>> start DATA PROVIDED

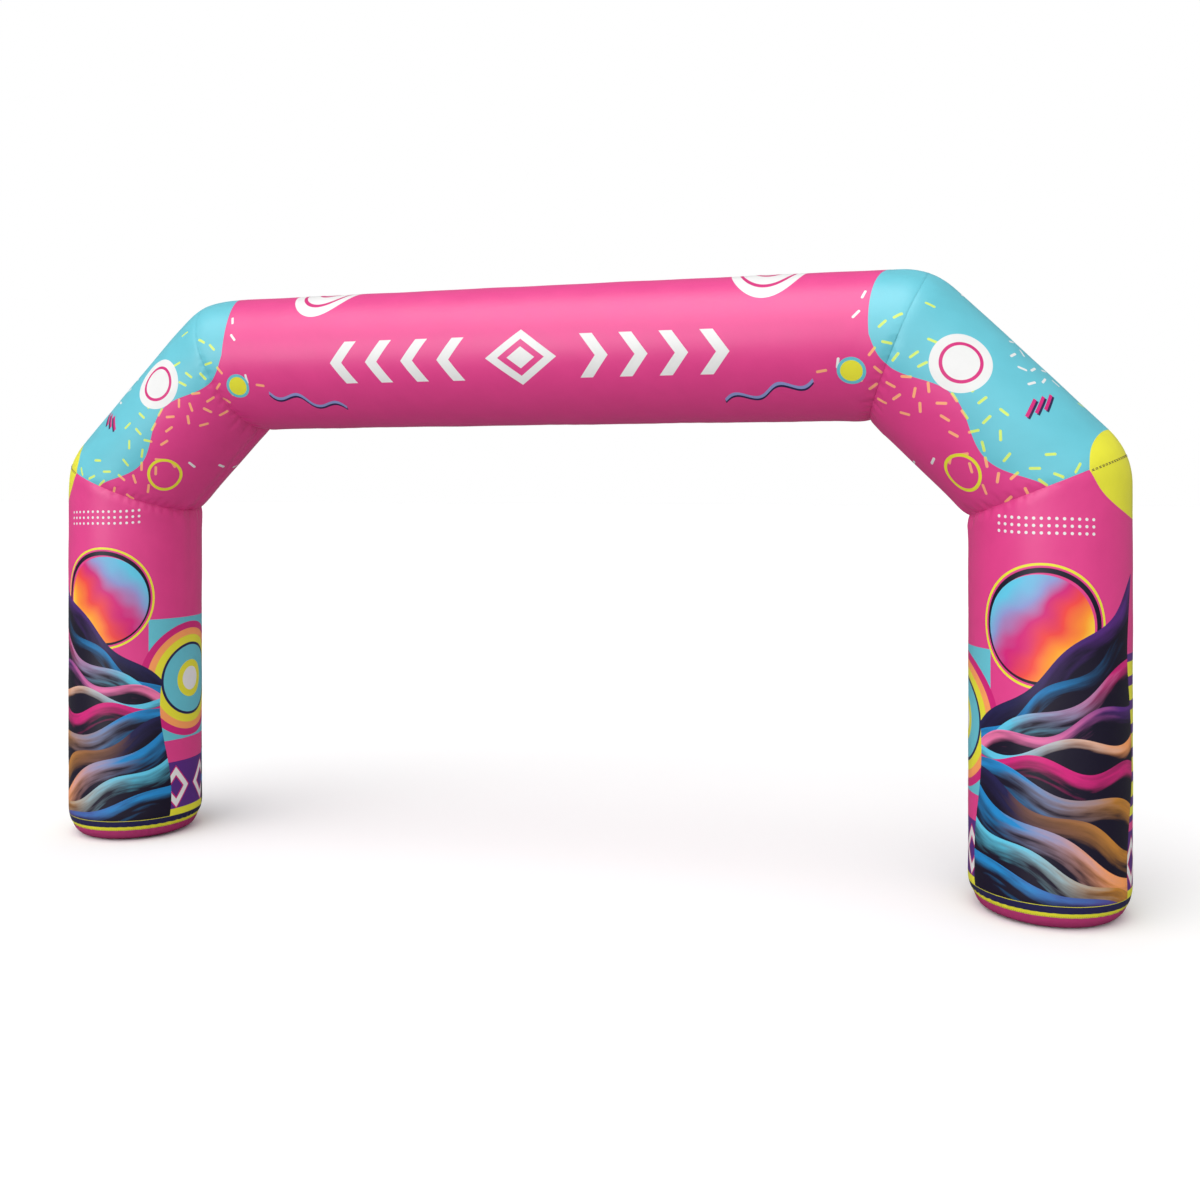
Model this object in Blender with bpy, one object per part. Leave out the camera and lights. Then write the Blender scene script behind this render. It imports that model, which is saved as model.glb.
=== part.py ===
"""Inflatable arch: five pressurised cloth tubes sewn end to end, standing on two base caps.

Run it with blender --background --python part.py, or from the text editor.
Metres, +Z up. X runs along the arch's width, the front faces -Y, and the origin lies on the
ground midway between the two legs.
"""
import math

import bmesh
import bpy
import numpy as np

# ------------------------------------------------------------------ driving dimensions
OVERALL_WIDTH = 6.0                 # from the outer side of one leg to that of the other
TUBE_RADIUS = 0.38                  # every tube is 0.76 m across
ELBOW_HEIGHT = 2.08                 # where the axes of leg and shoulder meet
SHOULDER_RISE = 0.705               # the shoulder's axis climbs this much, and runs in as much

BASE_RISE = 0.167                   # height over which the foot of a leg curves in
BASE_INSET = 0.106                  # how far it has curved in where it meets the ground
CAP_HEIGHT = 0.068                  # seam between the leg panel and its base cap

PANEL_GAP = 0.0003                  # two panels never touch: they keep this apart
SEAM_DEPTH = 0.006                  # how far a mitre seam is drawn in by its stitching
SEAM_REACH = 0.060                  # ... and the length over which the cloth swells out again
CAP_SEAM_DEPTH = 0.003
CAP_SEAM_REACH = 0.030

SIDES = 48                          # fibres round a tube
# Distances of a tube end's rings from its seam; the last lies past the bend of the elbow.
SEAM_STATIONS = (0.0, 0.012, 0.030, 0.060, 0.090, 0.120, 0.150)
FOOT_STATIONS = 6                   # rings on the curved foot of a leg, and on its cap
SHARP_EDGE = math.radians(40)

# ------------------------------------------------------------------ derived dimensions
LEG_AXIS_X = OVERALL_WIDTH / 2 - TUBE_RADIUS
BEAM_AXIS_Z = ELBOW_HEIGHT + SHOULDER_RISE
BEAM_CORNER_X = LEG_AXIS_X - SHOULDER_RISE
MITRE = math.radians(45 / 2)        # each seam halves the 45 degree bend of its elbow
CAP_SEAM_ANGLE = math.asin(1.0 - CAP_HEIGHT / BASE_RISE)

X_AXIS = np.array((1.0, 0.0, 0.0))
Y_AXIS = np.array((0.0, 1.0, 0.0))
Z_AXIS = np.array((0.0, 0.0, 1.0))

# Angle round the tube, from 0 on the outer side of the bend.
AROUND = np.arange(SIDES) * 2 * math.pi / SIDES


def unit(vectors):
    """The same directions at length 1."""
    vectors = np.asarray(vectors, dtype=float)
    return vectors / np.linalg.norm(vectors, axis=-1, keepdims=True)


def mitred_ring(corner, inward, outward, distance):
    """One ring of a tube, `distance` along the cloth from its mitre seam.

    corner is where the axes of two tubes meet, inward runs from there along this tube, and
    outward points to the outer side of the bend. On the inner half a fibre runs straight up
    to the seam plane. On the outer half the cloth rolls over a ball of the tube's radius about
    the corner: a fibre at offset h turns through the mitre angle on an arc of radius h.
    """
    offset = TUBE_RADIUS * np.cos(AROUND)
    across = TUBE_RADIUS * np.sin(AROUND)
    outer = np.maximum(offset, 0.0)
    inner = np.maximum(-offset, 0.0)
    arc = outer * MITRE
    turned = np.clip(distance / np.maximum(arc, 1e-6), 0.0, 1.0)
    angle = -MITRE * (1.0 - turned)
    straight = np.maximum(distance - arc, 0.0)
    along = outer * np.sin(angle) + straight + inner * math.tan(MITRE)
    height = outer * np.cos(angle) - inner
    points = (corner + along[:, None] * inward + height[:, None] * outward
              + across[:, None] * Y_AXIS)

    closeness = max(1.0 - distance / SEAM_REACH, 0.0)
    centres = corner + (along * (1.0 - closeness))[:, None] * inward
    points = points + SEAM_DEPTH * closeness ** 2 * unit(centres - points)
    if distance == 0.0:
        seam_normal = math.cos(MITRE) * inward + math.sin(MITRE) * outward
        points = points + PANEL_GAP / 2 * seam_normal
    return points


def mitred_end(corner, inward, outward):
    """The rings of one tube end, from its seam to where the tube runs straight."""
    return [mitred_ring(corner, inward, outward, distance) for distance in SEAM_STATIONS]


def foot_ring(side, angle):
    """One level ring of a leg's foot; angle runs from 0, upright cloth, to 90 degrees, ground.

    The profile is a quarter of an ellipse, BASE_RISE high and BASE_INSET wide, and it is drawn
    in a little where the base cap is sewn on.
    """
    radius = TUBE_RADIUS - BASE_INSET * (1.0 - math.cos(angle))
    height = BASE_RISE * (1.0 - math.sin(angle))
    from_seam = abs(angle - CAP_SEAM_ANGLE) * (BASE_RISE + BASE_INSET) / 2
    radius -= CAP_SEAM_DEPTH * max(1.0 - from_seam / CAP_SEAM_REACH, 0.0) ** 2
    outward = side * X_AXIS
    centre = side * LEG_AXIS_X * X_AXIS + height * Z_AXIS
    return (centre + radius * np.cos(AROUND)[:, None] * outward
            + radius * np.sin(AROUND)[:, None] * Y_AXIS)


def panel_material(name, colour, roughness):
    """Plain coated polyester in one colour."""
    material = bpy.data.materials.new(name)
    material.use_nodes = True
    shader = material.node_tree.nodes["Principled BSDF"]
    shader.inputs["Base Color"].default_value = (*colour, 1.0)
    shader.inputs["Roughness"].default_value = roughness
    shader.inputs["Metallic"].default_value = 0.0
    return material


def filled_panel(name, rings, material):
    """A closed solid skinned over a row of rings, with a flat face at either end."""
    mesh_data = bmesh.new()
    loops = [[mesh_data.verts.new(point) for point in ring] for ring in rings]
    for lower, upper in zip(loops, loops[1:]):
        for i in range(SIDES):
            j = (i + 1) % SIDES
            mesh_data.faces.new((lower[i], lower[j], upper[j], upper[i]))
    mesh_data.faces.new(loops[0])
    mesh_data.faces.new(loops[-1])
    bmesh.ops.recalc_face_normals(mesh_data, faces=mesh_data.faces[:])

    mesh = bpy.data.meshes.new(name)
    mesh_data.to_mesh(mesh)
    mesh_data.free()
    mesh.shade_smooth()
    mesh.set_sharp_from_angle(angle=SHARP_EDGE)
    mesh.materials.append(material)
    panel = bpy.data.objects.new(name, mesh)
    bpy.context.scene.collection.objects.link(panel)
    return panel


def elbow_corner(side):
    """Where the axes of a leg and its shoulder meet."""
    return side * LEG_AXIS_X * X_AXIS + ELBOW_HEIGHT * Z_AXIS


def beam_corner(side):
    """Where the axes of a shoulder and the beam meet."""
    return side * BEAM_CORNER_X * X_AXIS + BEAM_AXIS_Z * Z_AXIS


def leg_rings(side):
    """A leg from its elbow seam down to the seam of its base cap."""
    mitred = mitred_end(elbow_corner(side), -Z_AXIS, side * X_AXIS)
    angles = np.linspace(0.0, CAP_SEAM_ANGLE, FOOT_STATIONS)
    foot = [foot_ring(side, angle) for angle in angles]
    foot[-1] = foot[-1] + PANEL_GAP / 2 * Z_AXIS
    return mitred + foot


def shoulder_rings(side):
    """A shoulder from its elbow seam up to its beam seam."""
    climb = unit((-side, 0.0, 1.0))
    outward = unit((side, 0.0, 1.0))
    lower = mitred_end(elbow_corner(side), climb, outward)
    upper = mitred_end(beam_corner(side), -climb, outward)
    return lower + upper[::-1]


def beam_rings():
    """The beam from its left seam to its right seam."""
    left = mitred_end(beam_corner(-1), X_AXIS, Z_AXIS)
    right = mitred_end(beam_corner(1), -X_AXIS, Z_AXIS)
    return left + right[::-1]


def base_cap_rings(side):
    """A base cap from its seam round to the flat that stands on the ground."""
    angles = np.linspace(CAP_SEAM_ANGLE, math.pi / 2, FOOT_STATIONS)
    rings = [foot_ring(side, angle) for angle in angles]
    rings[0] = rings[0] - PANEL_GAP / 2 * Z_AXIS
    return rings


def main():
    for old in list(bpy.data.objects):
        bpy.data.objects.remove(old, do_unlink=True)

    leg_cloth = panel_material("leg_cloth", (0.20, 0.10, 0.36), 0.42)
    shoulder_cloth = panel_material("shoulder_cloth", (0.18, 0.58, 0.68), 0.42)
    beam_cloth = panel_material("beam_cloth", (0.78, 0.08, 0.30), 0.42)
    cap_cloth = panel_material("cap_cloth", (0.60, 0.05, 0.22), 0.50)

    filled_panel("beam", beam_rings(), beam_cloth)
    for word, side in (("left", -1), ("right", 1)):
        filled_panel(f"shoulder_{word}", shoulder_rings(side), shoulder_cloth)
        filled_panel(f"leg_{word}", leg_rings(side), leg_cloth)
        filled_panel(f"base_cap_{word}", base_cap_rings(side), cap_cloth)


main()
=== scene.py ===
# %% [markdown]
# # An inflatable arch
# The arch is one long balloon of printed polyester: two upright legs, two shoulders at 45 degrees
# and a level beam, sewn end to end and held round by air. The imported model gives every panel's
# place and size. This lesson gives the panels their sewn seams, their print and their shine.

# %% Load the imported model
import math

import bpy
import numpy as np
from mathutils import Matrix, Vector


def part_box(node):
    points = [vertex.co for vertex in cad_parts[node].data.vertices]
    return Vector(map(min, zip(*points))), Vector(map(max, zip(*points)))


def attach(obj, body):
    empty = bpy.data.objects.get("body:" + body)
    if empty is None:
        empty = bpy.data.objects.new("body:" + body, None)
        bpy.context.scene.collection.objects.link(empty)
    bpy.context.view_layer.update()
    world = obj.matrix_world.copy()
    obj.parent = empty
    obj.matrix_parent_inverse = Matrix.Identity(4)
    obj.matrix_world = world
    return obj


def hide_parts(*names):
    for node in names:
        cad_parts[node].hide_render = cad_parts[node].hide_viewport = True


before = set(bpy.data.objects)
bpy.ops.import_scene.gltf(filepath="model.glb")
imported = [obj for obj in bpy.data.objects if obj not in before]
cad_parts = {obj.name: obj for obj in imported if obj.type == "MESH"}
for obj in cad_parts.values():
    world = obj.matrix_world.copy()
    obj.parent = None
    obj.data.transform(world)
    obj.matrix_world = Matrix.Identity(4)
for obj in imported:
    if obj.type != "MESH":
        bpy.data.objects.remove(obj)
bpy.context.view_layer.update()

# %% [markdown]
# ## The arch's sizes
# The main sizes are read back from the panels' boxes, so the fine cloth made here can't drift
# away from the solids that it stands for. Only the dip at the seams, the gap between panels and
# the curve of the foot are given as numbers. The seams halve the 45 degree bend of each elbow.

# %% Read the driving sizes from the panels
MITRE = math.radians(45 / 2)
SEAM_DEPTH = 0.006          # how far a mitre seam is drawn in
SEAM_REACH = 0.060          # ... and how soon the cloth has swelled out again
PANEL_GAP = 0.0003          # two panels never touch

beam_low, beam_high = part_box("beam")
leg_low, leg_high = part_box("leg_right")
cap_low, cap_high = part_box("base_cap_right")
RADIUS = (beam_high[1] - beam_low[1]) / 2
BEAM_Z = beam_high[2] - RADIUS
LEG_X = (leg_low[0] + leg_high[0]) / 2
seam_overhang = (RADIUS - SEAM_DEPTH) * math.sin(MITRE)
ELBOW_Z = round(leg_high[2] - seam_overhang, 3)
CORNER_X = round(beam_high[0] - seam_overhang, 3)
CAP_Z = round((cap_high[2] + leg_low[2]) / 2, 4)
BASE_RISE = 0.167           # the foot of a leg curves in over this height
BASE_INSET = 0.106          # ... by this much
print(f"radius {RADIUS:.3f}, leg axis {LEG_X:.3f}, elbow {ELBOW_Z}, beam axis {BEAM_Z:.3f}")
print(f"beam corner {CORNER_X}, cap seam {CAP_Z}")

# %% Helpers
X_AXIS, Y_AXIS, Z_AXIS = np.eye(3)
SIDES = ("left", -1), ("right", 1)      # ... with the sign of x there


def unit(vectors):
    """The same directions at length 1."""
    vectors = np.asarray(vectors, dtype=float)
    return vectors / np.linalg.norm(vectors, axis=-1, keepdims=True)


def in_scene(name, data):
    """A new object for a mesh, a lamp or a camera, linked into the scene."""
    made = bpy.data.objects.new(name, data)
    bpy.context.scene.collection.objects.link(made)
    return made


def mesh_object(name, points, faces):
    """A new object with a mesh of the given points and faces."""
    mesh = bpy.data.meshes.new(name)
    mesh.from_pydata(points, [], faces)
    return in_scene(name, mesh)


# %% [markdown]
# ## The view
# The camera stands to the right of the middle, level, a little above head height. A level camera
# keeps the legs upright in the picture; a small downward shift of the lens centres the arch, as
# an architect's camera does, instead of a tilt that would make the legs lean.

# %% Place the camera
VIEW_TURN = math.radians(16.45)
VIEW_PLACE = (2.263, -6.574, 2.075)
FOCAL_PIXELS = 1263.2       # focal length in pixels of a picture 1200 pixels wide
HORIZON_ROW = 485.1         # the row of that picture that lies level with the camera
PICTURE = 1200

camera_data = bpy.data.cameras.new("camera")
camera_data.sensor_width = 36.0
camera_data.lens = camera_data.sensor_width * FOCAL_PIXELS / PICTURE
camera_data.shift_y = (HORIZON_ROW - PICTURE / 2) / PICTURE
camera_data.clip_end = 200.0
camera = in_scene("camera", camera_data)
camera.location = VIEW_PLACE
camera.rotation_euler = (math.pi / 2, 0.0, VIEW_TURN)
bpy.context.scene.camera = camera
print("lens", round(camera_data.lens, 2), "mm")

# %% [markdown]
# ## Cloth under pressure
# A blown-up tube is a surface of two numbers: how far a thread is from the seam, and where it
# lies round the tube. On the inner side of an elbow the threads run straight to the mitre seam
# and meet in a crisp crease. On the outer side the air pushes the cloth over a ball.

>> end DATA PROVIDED

■ THE PROBLEM
Copy out exactly the lines running from the one with "0.10, 0.36), 0.42)" to the one with "obj.matrix_world = world", including both ends, and nothing more.

■ WRITTEN ANSWER
    leg_cloth = panel_material("leg_cloth", (0.20, 0.10, 0.36), 0.42)
    shoulder_cloth = panel_material("shoulder_cloth", (0.18, 0.58, 0.68), 0.42)
    beam_cloth = panel_material("beam_cloth", (0.78, 0.08, 0.30), 0.42)
    cap_cloth = panel_material("cap_cloth", (0.60, 0.05, 0.22), 0.50)

    filled_panel("beam", beam_rings(), beam_cloth)
    for word, side in (("left", -1), ("right", 1)):
        filled_panel(f"shoulder_{word}", shoulder_rings(side), shoulder_cloth)
        filled_panel(f"leg_{word}", leg_rings(side), leg_cloth)
        filled_panel(f"base_cap_{word}", base_cap_rings(side), cap_cloth)


main()
=== scene.py ===
# %% [markdown]
# # An inflatable arch
# The arch is one long balloon of printed polyester: two upright legs, two shoulders at 45 degrees
# and a level beam, sewn end to end and held round by air. The imported model gives every panel's
# place and size. This lesson gives the panels their sewn seams, their print and their shine.

# %% Load the imported model
import math

import bpy
import numpy as np
from mathutils import Matrix, Vector


def part_box(node):
    points = [vertex.co for vertex in cad_parts[node].data.vertices]
    return Vector(map(min, zip(*points))), Vector(map(max, zip(*points)))


def attach(obj, body):
    empty = bpy.data.objects.get("body:" + body)
    if empty is None:
        empty = bpy.data.objects.new("body:" + body, None)
        bpy.context.scene.collection.objects.link(empty)
    bpy.context.view_layer.update()
    world = obj.matrix_world.copy()
    obj.parent = empty
    obj.matrix_parent_inverse = Matrix.Identity(4)
    obj.matrix_world = world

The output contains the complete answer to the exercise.